Directions for this task: For this exercise, return only the lines from the line containing "its own outline" through the line containing "obj.parent = empty", both ends included, exactly as they are.

Material supplied:
+===+

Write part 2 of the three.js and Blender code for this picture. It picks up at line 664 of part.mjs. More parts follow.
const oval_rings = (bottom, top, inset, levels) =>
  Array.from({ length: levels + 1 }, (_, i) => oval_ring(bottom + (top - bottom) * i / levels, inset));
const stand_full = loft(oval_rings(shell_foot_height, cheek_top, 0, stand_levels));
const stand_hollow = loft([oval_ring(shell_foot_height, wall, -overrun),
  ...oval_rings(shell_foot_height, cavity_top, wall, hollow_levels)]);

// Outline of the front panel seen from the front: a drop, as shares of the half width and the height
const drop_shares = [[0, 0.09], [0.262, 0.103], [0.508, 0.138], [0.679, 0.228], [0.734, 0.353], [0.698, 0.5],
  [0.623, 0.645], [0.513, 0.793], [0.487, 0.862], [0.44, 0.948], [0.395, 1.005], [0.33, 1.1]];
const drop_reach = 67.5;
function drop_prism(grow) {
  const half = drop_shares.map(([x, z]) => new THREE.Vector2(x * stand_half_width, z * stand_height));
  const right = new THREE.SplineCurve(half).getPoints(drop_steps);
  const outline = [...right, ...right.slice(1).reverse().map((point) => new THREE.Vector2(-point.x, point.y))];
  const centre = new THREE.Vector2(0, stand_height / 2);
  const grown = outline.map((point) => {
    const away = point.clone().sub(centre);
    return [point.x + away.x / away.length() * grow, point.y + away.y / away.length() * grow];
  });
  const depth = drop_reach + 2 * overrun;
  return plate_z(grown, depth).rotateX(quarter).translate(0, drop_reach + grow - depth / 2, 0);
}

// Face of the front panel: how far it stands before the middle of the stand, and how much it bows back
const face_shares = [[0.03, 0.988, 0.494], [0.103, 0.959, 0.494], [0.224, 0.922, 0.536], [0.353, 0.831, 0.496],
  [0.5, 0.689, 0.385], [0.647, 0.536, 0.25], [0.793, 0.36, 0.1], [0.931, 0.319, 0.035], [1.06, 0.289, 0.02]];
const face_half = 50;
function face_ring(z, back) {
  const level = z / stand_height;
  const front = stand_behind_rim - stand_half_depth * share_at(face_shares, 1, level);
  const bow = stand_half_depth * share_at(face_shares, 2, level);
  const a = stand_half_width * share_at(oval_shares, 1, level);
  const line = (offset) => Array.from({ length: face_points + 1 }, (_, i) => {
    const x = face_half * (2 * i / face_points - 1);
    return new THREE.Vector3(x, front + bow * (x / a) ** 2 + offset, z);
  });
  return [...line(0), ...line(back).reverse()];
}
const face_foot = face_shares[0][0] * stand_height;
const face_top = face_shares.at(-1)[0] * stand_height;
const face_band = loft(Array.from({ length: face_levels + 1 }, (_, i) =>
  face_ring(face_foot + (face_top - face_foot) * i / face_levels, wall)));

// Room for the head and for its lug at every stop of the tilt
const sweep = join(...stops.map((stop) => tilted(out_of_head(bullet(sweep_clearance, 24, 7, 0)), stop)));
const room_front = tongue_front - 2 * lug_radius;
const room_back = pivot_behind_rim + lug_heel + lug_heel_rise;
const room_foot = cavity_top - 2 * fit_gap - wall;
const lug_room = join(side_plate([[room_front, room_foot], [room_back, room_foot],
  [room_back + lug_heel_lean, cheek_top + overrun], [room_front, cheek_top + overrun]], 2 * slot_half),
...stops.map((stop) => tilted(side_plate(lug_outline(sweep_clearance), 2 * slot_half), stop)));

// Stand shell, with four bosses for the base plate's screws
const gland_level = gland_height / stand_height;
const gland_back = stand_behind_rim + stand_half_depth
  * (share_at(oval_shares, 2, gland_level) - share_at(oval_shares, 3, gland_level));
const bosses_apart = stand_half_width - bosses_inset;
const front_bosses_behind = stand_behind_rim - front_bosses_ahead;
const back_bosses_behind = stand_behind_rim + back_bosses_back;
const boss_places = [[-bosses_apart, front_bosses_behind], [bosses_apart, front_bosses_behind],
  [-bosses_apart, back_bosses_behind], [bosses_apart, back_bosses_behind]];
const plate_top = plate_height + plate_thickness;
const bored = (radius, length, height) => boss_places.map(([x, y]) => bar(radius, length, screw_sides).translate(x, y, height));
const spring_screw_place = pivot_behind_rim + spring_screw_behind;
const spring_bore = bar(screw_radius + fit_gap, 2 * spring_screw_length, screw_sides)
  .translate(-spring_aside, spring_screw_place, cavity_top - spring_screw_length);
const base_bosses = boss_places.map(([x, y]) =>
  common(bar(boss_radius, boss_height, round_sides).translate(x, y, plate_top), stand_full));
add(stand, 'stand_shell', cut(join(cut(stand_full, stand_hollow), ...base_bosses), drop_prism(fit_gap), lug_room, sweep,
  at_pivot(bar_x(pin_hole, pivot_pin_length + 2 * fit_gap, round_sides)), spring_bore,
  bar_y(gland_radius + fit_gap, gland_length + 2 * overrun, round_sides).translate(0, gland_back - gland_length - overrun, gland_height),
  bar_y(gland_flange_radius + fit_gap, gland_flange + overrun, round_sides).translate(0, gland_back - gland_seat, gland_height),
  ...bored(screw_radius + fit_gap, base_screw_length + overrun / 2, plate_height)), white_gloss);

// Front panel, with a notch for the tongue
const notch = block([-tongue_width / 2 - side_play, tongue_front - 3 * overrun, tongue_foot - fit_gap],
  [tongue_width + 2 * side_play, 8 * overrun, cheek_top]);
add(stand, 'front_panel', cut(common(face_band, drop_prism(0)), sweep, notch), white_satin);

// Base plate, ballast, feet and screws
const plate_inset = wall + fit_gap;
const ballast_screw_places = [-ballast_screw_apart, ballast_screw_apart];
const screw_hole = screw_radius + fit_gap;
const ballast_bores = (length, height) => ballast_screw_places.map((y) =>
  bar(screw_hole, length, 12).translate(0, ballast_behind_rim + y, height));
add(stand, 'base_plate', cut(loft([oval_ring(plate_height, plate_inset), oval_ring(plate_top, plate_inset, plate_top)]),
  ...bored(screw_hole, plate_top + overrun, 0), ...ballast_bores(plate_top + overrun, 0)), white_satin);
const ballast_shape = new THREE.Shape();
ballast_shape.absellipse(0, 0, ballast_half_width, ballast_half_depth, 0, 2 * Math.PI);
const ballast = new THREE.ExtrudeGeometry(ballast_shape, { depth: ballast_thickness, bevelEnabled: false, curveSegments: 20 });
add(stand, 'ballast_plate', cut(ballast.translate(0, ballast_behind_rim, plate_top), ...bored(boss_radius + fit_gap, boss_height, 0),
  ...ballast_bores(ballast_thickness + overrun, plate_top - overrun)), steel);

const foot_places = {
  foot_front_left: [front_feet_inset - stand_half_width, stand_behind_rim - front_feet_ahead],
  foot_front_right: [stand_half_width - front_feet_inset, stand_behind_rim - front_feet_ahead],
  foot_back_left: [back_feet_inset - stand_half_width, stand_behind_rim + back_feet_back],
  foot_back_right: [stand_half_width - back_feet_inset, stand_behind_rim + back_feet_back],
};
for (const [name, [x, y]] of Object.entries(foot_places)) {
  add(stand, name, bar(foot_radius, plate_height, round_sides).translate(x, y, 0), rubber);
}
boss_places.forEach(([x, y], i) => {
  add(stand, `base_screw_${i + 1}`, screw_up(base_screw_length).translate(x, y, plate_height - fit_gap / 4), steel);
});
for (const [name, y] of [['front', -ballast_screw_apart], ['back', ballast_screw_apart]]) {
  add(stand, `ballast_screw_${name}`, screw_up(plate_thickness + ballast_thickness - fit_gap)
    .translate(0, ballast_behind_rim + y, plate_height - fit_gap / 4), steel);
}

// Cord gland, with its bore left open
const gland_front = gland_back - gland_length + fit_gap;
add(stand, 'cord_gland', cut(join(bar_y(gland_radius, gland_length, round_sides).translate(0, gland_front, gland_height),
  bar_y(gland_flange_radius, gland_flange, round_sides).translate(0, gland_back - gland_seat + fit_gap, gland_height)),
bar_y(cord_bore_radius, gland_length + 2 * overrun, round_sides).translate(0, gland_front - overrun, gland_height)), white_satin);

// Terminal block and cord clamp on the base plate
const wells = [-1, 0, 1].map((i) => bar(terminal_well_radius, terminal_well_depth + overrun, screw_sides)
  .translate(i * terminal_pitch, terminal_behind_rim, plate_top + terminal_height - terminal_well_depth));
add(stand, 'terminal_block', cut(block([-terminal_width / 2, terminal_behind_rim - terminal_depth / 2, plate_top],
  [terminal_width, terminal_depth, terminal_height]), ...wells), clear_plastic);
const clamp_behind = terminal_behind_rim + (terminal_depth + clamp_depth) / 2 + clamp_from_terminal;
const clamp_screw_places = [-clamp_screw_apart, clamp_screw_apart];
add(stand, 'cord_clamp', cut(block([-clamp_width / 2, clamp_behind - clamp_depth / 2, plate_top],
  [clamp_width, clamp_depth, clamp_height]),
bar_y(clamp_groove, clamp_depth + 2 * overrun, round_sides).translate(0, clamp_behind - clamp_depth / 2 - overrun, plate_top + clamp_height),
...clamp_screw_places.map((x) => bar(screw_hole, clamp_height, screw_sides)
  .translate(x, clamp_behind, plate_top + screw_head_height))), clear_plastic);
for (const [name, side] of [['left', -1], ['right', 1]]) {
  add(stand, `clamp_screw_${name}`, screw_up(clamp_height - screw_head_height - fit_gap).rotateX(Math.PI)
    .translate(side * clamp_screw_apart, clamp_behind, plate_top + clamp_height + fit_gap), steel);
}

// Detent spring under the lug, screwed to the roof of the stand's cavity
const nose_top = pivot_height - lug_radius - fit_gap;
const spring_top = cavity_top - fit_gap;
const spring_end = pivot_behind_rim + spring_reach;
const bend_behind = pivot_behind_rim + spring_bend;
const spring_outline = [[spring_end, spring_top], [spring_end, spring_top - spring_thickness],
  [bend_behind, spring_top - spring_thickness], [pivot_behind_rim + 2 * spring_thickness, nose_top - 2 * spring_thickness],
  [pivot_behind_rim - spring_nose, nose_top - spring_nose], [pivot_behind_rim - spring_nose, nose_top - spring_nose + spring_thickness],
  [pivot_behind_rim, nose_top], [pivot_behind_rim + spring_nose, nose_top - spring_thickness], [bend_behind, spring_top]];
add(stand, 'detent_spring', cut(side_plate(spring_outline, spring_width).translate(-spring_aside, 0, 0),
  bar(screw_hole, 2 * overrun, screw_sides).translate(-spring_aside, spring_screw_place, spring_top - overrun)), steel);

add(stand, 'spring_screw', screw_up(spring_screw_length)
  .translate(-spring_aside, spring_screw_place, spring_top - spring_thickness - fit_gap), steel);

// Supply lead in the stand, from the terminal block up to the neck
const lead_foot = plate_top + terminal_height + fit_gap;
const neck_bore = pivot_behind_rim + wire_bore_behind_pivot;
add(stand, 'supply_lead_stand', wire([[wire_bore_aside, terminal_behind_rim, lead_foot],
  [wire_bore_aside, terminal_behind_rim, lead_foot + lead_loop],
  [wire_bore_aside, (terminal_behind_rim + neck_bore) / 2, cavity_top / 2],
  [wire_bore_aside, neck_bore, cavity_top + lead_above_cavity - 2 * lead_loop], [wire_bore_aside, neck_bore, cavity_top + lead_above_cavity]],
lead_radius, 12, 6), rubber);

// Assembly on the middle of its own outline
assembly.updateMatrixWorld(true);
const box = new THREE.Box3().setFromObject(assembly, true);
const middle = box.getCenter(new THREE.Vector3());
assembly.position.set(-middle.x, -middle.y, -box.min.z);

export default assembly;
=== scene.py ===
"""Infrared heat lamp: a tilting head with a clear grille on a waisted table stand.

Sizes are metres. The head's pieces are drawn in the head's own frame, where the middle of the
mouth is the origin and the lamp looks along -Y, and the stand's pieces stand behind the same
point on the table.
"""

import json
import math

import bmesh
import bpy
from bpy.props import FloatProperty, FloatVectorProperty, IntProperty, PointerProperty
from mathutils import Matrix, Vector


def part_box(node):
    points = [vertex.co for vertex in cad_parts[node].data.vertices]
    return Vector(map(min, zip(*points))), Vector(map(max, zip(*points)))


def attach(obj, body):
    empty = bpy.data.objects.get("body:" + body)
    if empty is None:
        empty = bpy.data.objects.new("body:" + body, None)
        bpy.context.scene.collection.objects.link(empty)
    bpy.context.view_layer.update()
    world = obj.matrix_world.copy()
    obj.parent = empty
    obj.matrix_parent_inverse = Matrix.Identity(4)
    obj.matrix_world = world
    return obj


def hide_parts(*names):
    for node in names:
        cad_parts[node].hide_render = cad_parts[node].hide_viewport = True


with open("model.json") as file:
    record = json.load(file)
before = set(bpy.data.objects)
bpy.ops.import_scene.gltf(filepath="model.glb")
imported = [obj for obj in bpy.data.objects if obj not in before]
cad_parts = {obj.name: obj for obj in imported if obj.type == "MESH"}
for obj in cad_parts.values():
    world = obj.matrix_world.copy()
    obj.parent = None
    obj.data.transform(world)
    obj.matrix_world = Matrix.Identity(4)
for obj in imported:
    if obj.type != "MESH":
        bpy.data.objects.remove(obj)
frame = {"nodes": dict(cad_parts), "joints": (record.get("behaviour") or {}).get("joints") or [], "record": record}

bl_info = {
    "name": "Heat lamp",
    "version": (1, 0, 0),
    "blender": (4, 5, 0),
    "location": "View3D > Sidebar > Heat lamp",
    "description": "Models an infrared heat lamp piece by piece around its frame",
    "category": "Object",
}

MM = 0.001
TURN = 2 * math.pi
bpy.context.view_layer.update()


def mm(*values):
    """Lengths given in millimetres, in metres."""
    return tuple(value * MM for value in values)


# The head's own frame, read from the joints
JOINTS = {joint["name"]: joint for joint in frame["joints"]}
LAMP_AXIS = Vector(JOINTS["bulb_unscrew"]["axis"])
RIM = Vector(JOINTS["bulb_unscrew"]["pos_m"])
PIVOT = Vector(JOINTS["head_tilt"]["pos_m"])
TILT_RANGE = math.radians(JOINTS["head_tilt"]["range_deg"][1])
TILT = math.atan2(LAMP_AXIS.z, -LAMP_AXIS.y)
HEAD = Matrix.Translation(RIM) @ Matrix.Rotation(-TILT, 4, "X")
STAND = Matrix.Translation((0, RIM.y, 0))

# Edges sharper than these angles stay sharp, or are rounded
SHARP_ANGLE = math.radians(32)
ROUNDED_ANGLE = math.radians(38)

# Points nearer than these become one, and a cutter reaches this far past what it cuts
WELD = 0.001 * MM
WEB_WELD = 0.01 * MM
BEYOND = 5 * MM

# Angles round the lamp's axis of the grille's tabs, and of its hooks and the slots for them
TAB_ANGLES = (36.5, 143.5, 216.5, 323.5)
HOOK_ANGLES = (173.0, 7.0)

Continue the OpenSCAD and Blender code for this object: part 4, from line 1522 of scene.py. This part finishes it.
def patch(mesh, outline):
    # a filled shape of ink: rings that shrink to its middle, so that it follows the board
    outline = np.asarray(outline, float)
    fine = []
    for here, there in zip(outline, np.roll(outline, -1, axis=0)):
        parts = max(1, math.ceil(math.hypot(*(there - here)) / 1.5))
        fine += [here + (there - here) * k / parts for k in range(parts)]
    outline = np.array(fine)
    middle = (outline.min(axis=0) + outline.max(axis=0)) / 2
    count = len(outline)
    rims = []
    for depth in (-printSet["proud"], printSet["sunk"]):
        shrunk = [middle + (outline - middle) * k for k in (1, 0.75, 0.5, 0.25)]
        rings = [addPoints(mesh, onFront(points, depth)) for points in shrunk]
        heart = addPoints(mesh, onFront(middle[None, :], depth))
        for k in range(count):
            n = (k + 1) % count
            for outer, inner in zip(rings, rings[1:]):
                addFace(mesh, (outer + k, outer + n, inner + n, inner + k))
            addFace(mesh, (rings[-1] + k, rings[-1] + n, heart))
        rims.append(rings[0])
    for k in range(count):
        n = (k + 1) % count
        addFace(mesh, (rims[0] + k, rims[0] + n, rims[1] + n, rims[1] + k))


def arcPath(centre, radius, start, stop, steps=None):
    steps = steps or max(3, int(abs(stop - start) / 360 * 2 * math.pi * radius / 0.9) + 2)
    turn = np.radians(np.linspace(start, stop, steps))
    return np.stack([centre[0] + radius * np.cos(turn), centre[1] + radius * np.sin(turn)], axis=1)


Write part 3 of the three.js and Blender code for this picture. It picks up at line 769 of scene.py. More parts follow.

+===+

Response to this exercise:
// Assembly on the middle of its own outline
assembly.updateMatrixWorld(true);
const box = new THREE.Box3().setFromObject(assembly, true);
const middle = box.getCenter(new THREE.Vector3());
assembly.position.set(-middle.x, -middle.y, -box.min.z);

export default assembly;
=== scene.py ===
"""Infrared heat lamp: a tilting head with a clear grille on a waisted table stand.

Sizes are metres. The head's pieces are drawn in the head's own frame, where the middle of the
mouth is the origin and the lamp looks along -Y, and the stand's pieces stand behind the same
point on the table.
"""

import json
import math

import bmesh
import bpy
from bpy.props import FloatProperty, FloatVectorProperty, IntProperty, PointerProperty
from mathutils import Matrix, Vector


def part_box(node):
    points = [vertex.co for vertex in cad_parts[node].data.vertices]
    return Vector(map(min, zip(*points))), Vector(map(max, zip(*points)))


def attach(obj, body):
    empty = bpy.data.objects.get("body:" + body)
    if empty is None:
        empty = bpy.data.objects.new("body:" + body, None)
        bpy.context.scene.collection.objects.link(empty)
    bpy.context.view_layer.update()
    world = obj.matrix_world.copy()
    obj.parent = empty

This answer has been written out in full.